1 In 1995, jurisdiction over appeals from all municipal land use determinations was legislatively transferred to what was then known as the Vermont Environmental Court.

-3- 13. The limits of the agreed-upon No Build Zone on Applicants’ Lot 2 are depicted on a site map that was admitted into evidence at our 2018 trial as Exhibit D; the No Build Zone limit is overwritten on Exhibit D with red ink. The limits of the Conservation District are shown on Exhibit D as 30 feet south of that portion of the No Build Zone. 14. The Zoning By-Laws and Subdivision Regulations of the Town of Ferrisburgh that were in effect at the time of the 1992 litigation were those that had been adopted by Town vote on November 8, 1988 (“1988 By-Laws and Regulations”).
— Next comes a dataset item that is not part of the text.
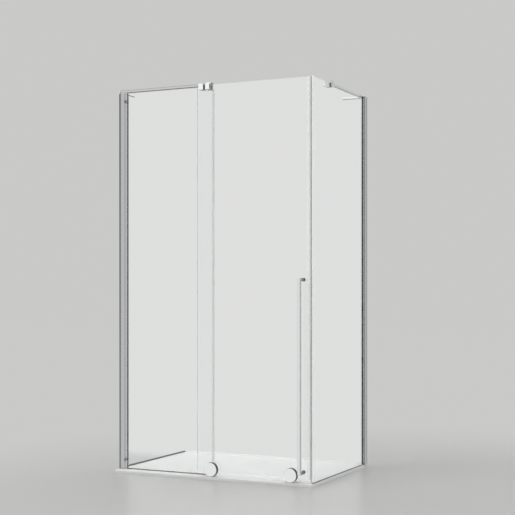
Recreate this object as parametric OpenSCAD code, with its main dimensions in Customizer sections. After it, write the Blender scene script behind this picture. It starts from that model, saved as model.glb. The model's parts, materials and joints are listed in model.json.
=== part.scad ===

A copy of the 1988 By-Laws and Regulations were admitted at our 2018 trial as Exhibit QQ. 15. The 1988 By-Laws and Regulations provided that single-family dwellings were allowed in the Conservation District, subject to conditional use and site plan approval. 1988 By-Laws and Regulations §§ 1003(A) and (B), p. 39–40. 16. The 1988 By-Laws and Regulations identified one- and two-family dwellings in the neighboring Rural Agricultural District as permitted uses. Id. at § 1002(B), p. 39. 17. Both the deviation from the Conservation District boundary line and the credible testimony offered at trial convinced the Court that the then-parties’ 1992 Stipulation establishing the No Build Zone was not premised solely upon the then-existing zoning regulations.